**PROBLEM REQUIREMENTS**
The listing below is the input. Say how many of its lines contain "frame", giving the number alone.

**ENTRIES**
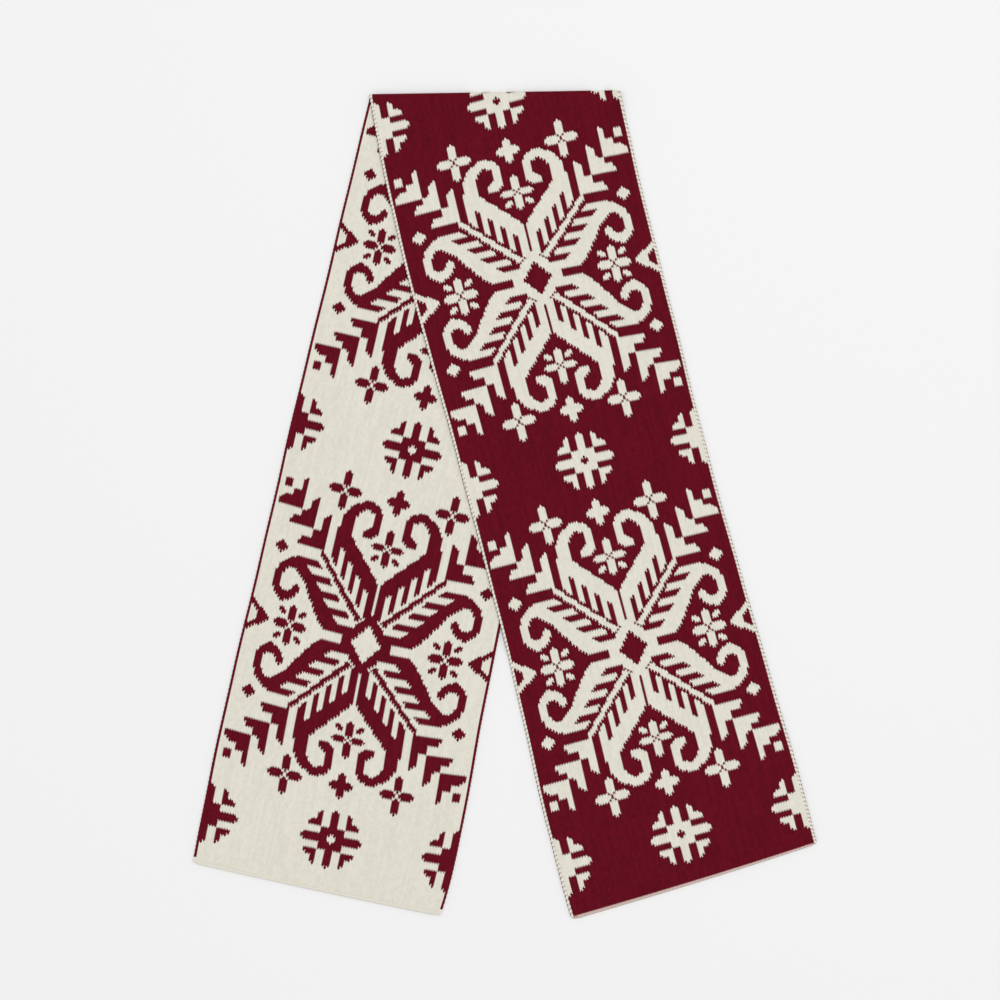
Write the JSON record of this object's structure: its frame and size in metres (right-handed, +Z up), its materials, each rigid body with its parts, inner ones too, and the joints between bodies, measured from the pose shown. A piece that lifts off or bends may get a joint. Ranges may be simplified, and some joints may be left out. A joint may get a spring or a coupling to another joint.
{
  "type": "double-knit scarf",
  "caption": "Long double-faced knitted scarf, folded once a little off square and lying flat; it opens out flat at its fold and one end turns up.",
  "frame": {"origin": "under the middle of the whole scarf's bounding box, on the surface it lies on", "axes": "+Z up out of the surface, +Y towards the fold, +X to the right, towards the upper leaf's end"},
  "size_m": [0.6858, 0.918, 0.0062],
  "materials": {
    "burgundy_knit": "matt soft yarn, burgundy, plain double-knit stitches with cream motifs",
    "cream_knit": "matt soft yarn, off-white, plain double-knit stitches with burgundy motifs",
    "selvedge_knit": "edge stitches of both yarns side by side",
    "edge_chain": "chained end row of both yarns"
  },
  "bodies": {
    "lower_leaf": {"lower_leaf_burgundy_ply": "burgundy_knit", "lower_leaf_cream_ply": "cream_knit", "lower_leaf_left_selvedge": "selvedge_knit", "lower_leaf_right_selvedge": "selvedge_knit"},
    "lower_end": {"lower_end_burgundy_ply": "burgundy_knit", "lower_end_cream_ply": "cream_knit", "lower_end_left_selvedge": "selvedge_knit", "lower_end_right_selvedge": "selvedge_knit", "cast_on_edge": "edge_chain"},
    "fold_strip": {"fold_burgundy_ply": "burgundy_knit", "fold_cream_ply": "cream_knit", "fold_left_selvedge": "selvedge_knit", "fold_right_selvedge": "selvedge_knit"},
    "upper_leaf": {"upper_leaf_burgundy_ply": "burgundy_knit", "upper_leaf_cream_ply": "cream_knit", "upper_leaf_left_selvedge": "selvedge_knit", "upper_leaf_right_selvedge": "selvedge_knit", "bound_off_edge": "edge_chain"}
  },
  "joints": [
    {"name": "fold_opening", "type": "hinge", "parent": "lower_leaf", "child": "fold_strip", "pos_m": [0.00136, 0.45726, 0.00177], "axis": [-1, 0, 0], "range_deg": [0, 90], "deforming": ["fold_burgundy_ply", "fold_cream_ply", "fold_left_selvedge", "fold_right_selvedge"]},
    {"name": "upper_leaf_opening", "type": "hinge", "parent": "fold_strip", "child": "upper_leaf", "pos_m": [0.00136, 0.45726, 0.00443], "axis": [-1, 0, 0], "range_deg": [0, 90], "deforming": ["fold_burgundy_ply", "fold_cream_ply", "fold_left_selvedge", "fold_right_selvedge"]},
    {"name": "end_turn_up", "type": "hinge", "parent": "lower_leaf", "child": "lower_end", "pos_m": [-0.14696, -0.16665, 0.0028], "axis": [-0.9728, 0.2317, 0], "range_deg": [0, 160]}
  ],
  "couplings": [
    {"joint": "upper_leaf_opening", "follows": "fold_opening", "ratio": 1}
  ]
}
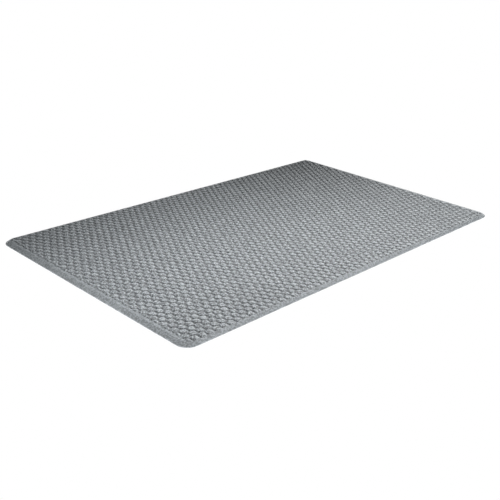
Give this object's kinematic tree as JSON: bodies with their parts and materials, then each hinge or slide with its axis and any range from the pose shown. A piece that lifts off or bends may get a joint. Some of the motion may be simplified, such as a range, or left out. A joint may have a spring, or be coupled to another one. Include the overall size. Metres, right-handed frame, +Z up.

**FULL OUTPUT**
3